Simple huffman compression written in C to get used to the language, and cause compression is fun
make
to compile the code, then
$ ./huff myfile
... generates myfile.pine
$ ./huff -d myfile.pine
... decodes myfile.pine
$ ./huff -d -f myfile_newname myfile.pine
... decodes myfile.pine into a file named myfile_newname
Run ./files_eq.sh <file or directory>
. The script will compress and decompress your file, or each file in your directory, and compares it to the original.
Filesize of enwik8
is 100 Mb, where the compressed enwik8.pine
is ~65 Mb. For reference, gzip
gets enwik8
down to ~37 Mb. No Hutter Prize for me anytime soon.

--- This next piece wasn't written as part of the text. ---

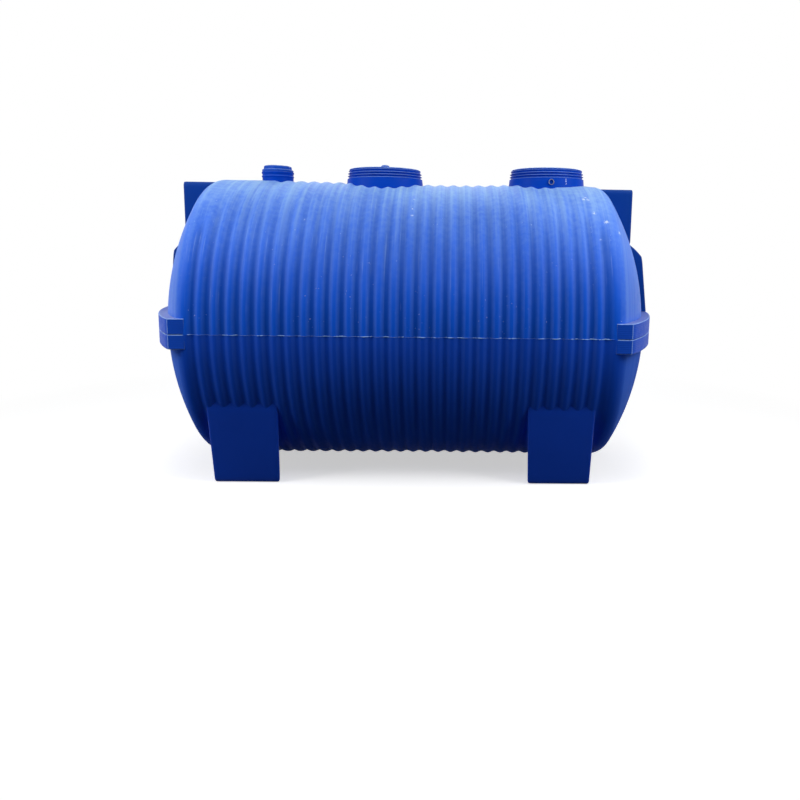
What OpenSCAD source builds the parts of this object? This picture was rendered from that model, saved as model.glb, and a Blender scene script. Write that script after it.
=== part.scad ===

Further, performance drops drastically depending on the characterstics of the file. The absolute worst case would be every possible token (i.e. all bytes from value 0x00 to 0xff) being listed an equal amount of times. This is the file testfiles/all_ascii
, and my program "compresses" it from 256 bytes to ~1 kB. This is because Huffman Compression encodes characters in a binary tree, where more frequent characters are higher up the tree. If every character occurs an equal amount of times, every character will be a leaf at the same depth, and there will be no benefit from ordering the bytes by their frequency in the tree. With the added cost of storing the symbol definitions in the compressed file, the compressed file size increases quick.